What is needed> Determine the number of lines that contain the word "from", then state that number and nothing more.
※
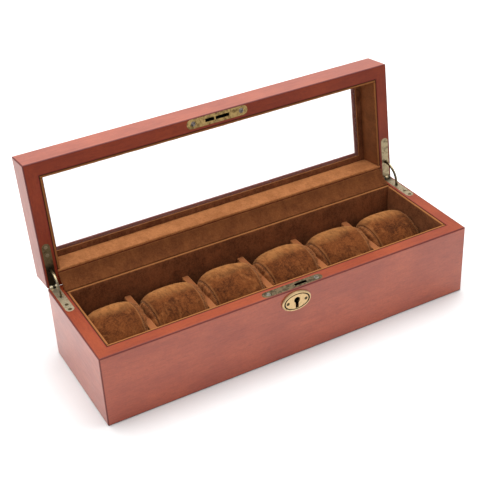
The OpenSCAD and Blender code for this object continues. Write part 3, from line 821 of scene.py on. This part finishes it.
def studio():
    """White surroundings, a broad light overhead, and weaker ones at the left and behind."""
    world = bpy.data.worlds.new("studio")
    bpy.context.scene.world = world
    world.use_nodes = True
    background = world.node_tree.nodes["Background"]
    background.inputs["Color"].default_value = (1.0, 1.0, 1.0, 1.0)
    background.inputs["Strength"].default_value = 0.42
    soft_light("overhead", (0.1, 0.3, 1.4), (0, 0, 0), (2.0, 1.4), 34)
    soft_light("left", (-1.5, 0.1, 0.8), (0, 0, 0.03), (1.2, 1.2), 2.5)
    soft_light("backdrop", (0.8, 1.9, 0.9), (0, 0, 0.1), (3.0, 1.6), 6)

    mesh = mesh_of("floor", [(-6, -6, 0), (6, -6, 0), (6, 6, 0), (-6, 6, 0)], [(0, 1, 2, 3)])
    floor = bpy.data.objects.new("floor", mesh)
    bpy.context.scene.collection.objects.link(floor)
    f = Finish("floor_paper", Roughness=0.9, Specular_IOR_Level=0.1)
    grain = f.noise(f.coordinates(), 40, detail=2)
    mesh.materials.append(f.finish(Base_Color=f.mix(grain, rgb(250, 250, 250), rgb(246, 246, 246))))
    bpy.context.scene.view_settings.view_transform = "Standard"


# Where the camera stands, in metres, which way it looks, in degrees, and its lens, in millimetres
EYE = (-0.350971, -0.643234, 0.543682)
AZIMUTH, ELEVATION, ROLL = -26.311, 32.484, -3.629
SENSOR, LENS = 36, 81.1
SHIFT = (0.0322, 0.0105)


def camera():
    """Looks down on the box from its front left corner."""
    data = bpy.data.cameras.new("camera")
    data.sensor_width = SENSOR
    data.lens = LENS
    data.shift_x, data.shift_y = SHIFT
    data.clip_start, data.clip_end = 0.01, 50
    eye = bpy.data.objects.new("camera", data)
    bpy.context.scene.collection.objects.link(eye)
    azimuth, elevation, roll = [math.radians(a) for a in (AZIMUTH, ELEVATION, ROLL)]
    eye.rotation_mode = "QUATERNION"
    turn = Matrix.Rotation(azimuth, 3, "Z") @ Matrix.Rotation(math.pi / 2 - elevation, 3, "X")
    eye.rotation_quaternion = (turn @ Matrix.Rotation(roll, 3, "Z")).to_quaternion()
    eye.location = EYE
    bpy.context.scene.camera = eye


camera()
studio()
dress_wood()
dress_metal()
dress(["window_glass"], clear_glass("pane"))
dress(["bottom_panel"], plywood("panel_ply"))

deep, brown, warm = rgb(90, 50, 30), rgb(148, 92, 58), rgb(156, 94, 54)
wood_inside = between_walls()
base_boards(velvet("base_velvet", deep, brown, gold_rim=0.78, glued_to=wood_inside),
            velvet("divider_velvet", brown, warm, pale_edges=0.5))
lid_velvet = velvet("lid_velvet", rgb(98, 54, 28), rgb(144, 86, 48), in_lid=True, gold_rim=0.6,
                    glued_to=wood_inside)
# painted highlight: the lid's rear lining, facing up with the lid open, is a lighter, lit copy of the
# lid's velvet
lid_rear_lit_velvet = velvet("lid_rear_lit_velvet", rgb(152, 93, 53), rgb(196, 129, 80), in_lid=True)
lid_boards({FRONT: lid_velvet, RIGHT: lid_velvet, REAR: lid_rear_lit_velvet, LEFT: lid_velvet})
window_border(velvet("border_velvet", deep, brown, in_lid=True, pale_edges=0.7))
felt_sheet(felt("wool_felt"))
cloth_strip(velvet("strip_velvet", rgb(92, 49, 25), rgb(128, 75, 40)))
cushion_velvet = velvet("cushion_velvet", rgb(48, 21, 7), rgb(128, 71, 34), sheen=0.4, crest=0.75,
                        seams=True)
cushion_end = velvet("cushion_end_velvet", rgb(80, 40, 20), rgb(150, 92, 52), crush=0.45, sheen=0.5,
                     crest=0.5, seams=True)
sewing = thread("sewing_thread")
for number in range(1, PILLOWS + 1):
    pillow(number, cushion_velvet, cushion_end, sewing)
※
Response to this task> 2